Occupied Jerusalem: The Israeli regime’s defence ministry on Monday warned Syrian rebels that they should keep Islamist militants at bay and avoid attacking the Druze minority if they wanted to receive humanitarian and medical aid from the regime.

Israel has a declared policy of giving medical assistance to wounded Syrians who reach Israeli lines, but tensions have flared recently due to rebel violence against Druze in Syria.

The violence has led to concern among their Druze brethren in the north of the country and the Israeli-occupied Golan Heights. Last week, Druze attacked an Israeli military ambulance on the Golan transporting wounded Syrians to hospital, killing one of them.

The deadly incident took place hours after Druze in the neighbouring Galilee region blocked and stoned a military ambulance they suspected was taking Syrian rebels to hospital.

“A wounded person reaches the fence — you have to help,” a defence spokesman said following a briefing Defence Minister Moshe Yaalon gave to Israeli reporters.

“He gets better, you return him, and you convey a message through him: if you want the humanitarian aid to continue, please make sure not to let jihadists approach the fence, and secondly, don’t mess with the Druze.”

Israel says it is not involved in the internal Syrian fighting, but cannot rule out the possibility that some of those given medical care are rebels.

Rebels dominated by Islamist fighters have in the past few weeks battled government forces on the Syrian side of the Golan Heights.

Druze — a minority that straddles the Syrian-Israeli ceasefire line, and traditional allies of President Bashar Al Assad — have been caught up in the unrest.

The regime is also concerned about the presence of radical Islamist rebels on its frontier with war-torn Syria.

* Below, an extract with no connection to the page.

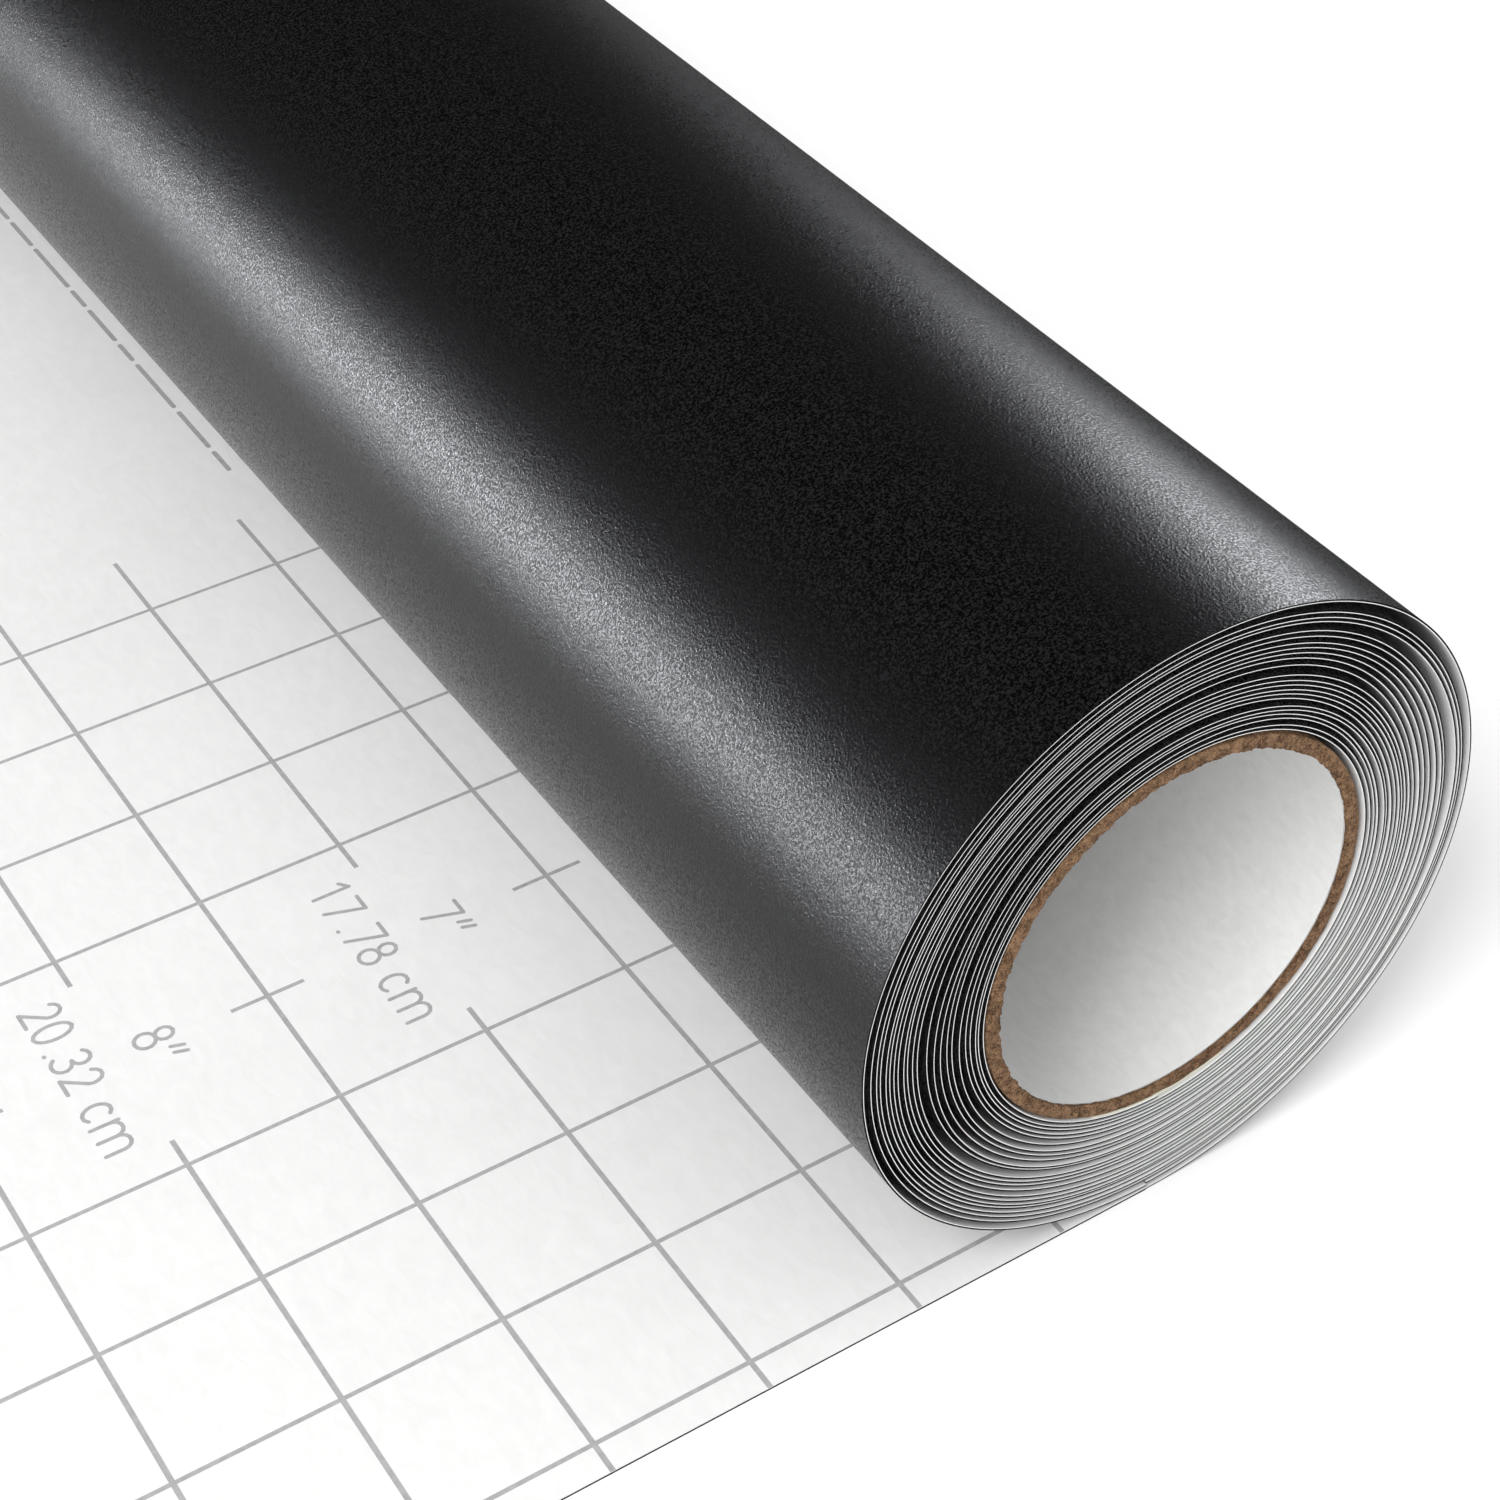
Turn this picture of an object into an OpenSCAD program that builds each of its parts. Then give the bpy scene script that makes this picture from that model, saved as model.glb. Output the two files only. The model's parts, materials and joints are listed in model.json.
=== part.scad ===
// Roll of self-adhesive sign vinyl, partly unrolled, lying on a flat surface.
// Millimetres. The origin is the centre of the core's bore, halfway along the roll.
// +Y runs along the roll, -X along the unrolled sheet, +Z up.

/* [Web: vinyl film on its release liner] */
// Width of the web, which is the roll's length
web_w = 304.8; // [150:0.1:610]
// Thickness of the vinyl film with its adhesive
film_t = 0.09; // [0.06:0.01:0.12]
// Thickness of the paper release liner
liner_t = 0.09; // [0.08:0.01:0.16]

/* [Roll] */
// Radius of the roll at its outermost turn
roll_r = 26.3; // [26:0.1:27]
// Number of turns wound under the outermost one
wound_turns = 22; // [8:1:22]
// Share of a turn's pitch by which the gaps between turns vary
gap_wander = 0.2; // [0:0.05:0.25]
// Gap between the outermost turn and what is next to it
running_gap = 0.2; // [0.12:0.01:0.25]

/* [Core] */
// Outer diameter of the kraft board core
core_od = 32.3; // [31.5:0.1:32.3]
// Diameter of the bore inside the white lining
core_id = 29.9; // [28:0.1:30]
// Thickness of the white paper that lines the bore
lining_t = 0.2; // [0.1:0.05:0.3]
// Number of kraft board plies in the core's wall
kraft_plies = 3; // [2:1:4]

/* [Start tape] */
// Width of the tape that holds the web to the core, measured round the core
tape_w = 12; // [6:1:25]
// Thickness of the tape
tape_t = 0.1; // [0.08:0.01:0.12]

/* [Unrolled sheet] */
// Length of sheet that lies unrolled, from under the roll's axis to the free end
laid_l = 180; // [110:1:260]
// Length of the free end that lifts
end_l = 30; // [26:1:60]
// Length of liner at the free end that peels off the film
peel_l = 22; // [10:1:24]

/* [Hidden] */
$fn = 96;

web_t = film_t + liner_t;
core_r = core_od / 2;
bore_r = core_id / 2;
ply_t = (core_r - bore_r - lining_t) / kraft_plies;

// Every turn is two half circles, and the left one is half a pitch smaller, so the web
// spirals inwards and its halves meet smoothly at the top and the bottom.
outer_pitch = web_t + running_gap;
floor_z = -outer_pitch / 2 - roll_r;

// Pitches keep to whole steps, so that the two halves of a turn meet exactly.
pitch_step = 0.004;
function stepped(x) = floor(x / pitch_step) * pitch_step;

// The wound turns spin inside the outermost one.
wound_r = roll_r - outer_pitch / 2 - web_t - running_gap;
mean_pitch = (wound_r - web_t - core_r - tape_t) / wound_turns;
right_z = -stepped(mean_pitch) / 4;

// How the winding tension wandered: bunched and open turns that average out over the roll.
bunch_waves = 5;
ripple_waves = 8;
bunch_share = 0.6;
function wander(k) =
    bunch_share * sin(360 * bunch_waves * k / wound_turns)
    + (1 - bunch_share) * sin(360 * ripple_waves * k / wound_turns + 40);

// Turn 1 is the outermost of the wound turns.
function pitch(k) = stepped(mean_pitch * (1 + gap_wander * wander(k)));
function turn_r(k) = k == 1 ? wound_r + right_z : turn_r(k - 1) - pitch(k - 1);

film_colour = [0.06, 0.06, 0.065];
liner_colour = [0.95, 0.95, 0.94];
kraft_colour = [0.55, 0.39, 0.25];
tape_colour = [0.85, 0.84, 0.78];

// A shape drawn across the roll, in X and Z, made as long as the web is wide.
module along_roll() rotate([90, 0, 0]) linear_extrude(web_w, center = true) children();

module ring(r, t) difference() {
    circle(r);
    circle(r - t);
}

module tube(r, t) along_roll() ring(r, t);

// Half of a ring: the right one (side 1) or the left one (side -1).
module half_ring(r, t, centre_z, side)
    translate([0, centre_z])
        intersection() {
            ring(r, t);
            translate([side * r, 0]) square([2 * r, 4 * r], center = true);
        }

// One turn of a layer: r is the web's outer radius on the right, depth how far the layer lies below it.
module turn(r, pitch, centre_z, depth, t)
    along_roll() {
        half_ring(r - depth, t, centre_z, 1);
        half_ring(r - pitch / 2 - depth, t, centre_z + pitch / 2, -1);
    }

// A flat strip of the web: its two ends in X, height above the surface, and thickness.
module strip(x_from, x_to, height, t)
    translate([x_from, -web_w / 2, floor_z + height]) cube([x_to - x_from, web_w, t]);

module core_lining() color("white") tube(bore_r + lining_t, lining_t);

// Ply 1 is the innermost.
module core_ply(k) color(kraft_colour) tube(bore_r + lining_t + k * ply_t, ply_t);

// The tape lies round the underside of the core, where the web's inner end is.
module start_tape() {
    half_sweep = tape_w / core_r * 90 / PI;
    reach = 2 * core_r * [sin(half_sweep), -cos(half_sweep)];
    color(tape_colour)
        along_roll()
            intersection() {
                ring(core_r + tape_t, tape_t);
                polygon([[0, 0], [-reach.x, reach.y], reach]);
            }
}

module film_turn(k) color(film_colour) turn(turn_r(k), pitch(k), right_z, 0, film_t);

module liner_turn(k) color(liner_colour) turn(turn_r(k), pitch(k), right_z, film_t, liner_t);

module film_outer_turn() color(film_colour) turn(roll_r, outer_pitch, -outer_pitch / 2, 0, film_t);

module liner_outer_turn() color(liner_colour) turn(roll_r, outer_pitch, -outer_pitch / 2, film_t, liner_t);

module film_laid() color(film_colour) strip(end_l - laid_l, 0, 0, film_t);

module liner_laid() color(liner_colour) strip(end_l - laid_l, 0, film_t, liner_t);

module film_free_end() color(film_colour) strip(-laid_l, end_l - laid_l, 0, film_t);

module liner_free_end() color(liner_colour) strip(peel_l - laid_l, end_l - laid_l, film_t, liner_t);

module liner_peeled_end() color(liner_colour) strip(-laid_l, peel_l - laid_l, film_t, liner_t);

core_lining();
for (k = [1:kraft_plies]) core_ply(k);
start_tape();
for (k = [1:wound_turns]) film_turn(k);
for (k = [1:wound_turns]) liner_turn(k);
film_outer_turn();
liner_outer_turn();
film_laid();
liner_laid();
film_free_end();
liner_free_end();
liner_peeled_end();
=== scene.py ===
import json
import math

import bpy
import numpy as np
from mathutils import Euler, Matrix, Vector, noise


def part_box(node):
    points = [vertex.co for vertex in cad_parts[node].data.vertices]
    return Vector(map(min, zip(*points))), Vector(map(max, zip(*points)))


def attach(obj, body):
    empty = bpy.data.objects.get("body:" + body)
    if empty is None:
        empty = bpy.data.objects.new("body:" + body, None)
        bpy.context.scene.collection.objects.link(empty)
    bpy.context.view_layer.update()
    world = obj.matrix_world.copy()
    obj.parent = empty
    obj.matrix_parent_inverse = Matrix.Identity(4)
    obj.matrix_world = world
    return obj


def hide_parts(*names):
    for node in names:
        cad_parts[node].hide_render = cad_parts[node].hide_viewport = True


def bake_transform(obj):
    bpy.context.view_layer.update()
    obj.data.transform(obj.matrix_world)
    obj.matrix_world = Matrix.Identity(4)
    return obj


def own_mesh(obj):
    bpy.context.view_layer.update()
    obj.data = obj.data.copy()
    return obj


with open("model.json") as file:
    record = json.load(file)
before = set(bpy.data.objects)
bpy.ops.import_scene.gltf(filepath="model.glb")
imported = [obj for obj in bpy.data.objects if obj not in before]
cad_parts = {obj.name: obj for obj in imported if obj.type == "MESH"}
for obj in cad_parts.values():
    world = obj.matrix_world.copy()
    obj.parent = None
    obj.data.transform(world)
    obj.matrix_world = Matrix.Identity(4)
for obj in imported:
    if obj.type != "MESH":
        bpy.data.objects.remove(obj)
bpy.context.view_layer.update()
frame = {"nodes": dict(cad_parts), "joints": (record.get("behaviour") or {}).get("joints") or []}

# A partly unrolled roll of black sign vinyl. Everything is in metres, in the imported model's frame:
# +Y along the roll, -X along the unrolled sheet, +Z up.
MM = 0.001

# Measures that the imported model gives.
film_lo, film_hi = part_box("film_laid")
liner_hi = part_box("liner_laid")[1]
floor_z, film_top, liner_top = film_lo.z, film_hi.z, liner_hi.z
half_w = film_hi.y
film_t, web_t = film_top - floor_z, liner_top - floor_z
sheet_end_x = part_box("film_free_end")[0].x
joints = {j["name"]: j for j in frame["joints"]}
taken_up_x = min(joints["roll_travel"]["range_m"])
peel_x = joints["liner_peel"]["pos_m"][0]

# Radii of part.scad. A meshed circle's box falls short of them.
OUTER_R = 26.3 * MM
SNUG_GAP = 0.1 * MM  # between the outermost turn and the next, half of part.scad's
DRAG = 0.035 * MM  # how far the knife dragged the film's edge over the liner's
CORE_R = 16.15 * MM
LINING_R = 15.15 * MM
BORE_R = 14.95 * MM
TAPE_T = 0.1 * MM
WOUND_TURNS = 22
outer_step = -2 * (floor_z + OUTER_R)
wound_r = OUTER_R - outer_step / 2 - web_t - SNUG_GAP
pitch = (wound_r - web_t - CORE_R - TAPE_T) / WOUND_TURNS


# ---------------------------------------------------------------- materials
class Look:
    """A procedural material on the principled shader, with its pattern in the piece's own coordinates."""

    def __init__(self, name, roughness, **sockets):
        self.material = bpy.data.materials.new(name)
        self.material.use_nodes = True
        self.tree = self.material.node_tree
        self.shader = self.tree.nodes["Principled BSDF"]
        self.shader.inputs["Roughness"].default_value = roughness
        for socket, value in sockets.items():
            self.shader.inputs[socket.replace("_", " ")].default_value = value
        self.place = self.add("ShaderNodeTexCoord").outputs["Object"]

    def add(self, kind, inputs=None, **settings):
        node = self.tree.nodes.new(kind)
        for key, value in settings.items():
            setattr(node, key, value)
        for key, value in (inputs or {}).items():
            if isinstance(value, bpy.types.NodeSocket):
                self.tree.links.new(value, node.inputs[key])
            else:
                node.inputs[key].default_value = value
        return node

    def stretched(self, scale):
        return self.add("ShaderNodeMapping", {"Vector": self.place, "Scale": scale}).outputs[0]

    def noise(self, scale, detail=3.0, rough=0.55, distortion=0.0, place=None):
        inputs = {"Vector": place or self.place, "Scale": scale, "Detail": detail, "Roughness": rough}
        return self.add("ShaderNodeTexNoise", {**inputs, "Distortion": distortion}).outputs["Fac"]

    def cells(self, scale):
        inputs = {"Vector": self.place, "Scale": scale}
        return self.add("ShaderNodeTexVoronoi", inputs, feature="SMOOTH_F1").outputs["Distance"]

    def to_range(self, value, low, high, start=0.3, stop=0.7):
        inputs = {"Value": value, "From Min": start, "From Max": stop, "To Min": low, "To Max": high}
        return self.add("ShaderNodeMapRange", inputs).outputs[0]

    def maths(self, operation, a, b):
        return self.add("ShaderNodeMath", {0: a, 1: b}, operation=operation).outputs[0]

    def colour(self, value, dark, light):
        ramp = self.add("ShaderNodeValToRGB", {"Fac": value})
        ramp.color_ramp.elements[0].position, ramp.color_ramp.elements[1].position = 0.3, 0.7
        ramp.color_ramp.elements[0].color, ramp.color_ramp.elements[1].color = (*dark, 1), (*light, 1)
        return ramp.outputs["Color"]

    def bump(self, height, distance, strength=1.0):
        node = self.add("ShaderNodeBump", {"Height": height, "Distance": distance, "Strength": strength})
        self.wire(node.outputs[0], "Normal")

    def wire(self, output, socket):
        self.tree.links.new(output, self.shader.inputs[socket])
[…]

Last week’s incidents targeting the Syrian wounded demonstrated the anger felt by Druze towards the rebels as well as towards the Israelis, whom they suspect of providing medical help to the fighters.

The Druze are a secretive offshoot of Islam. Officials say there are 110,000 of them in northern Israel and another 20,000 in the Israeli-occupied Golan.

Israel occupied 1,200 square kilometres of the Golan Heights from neighbouring Syria in the 1967 Six Day War.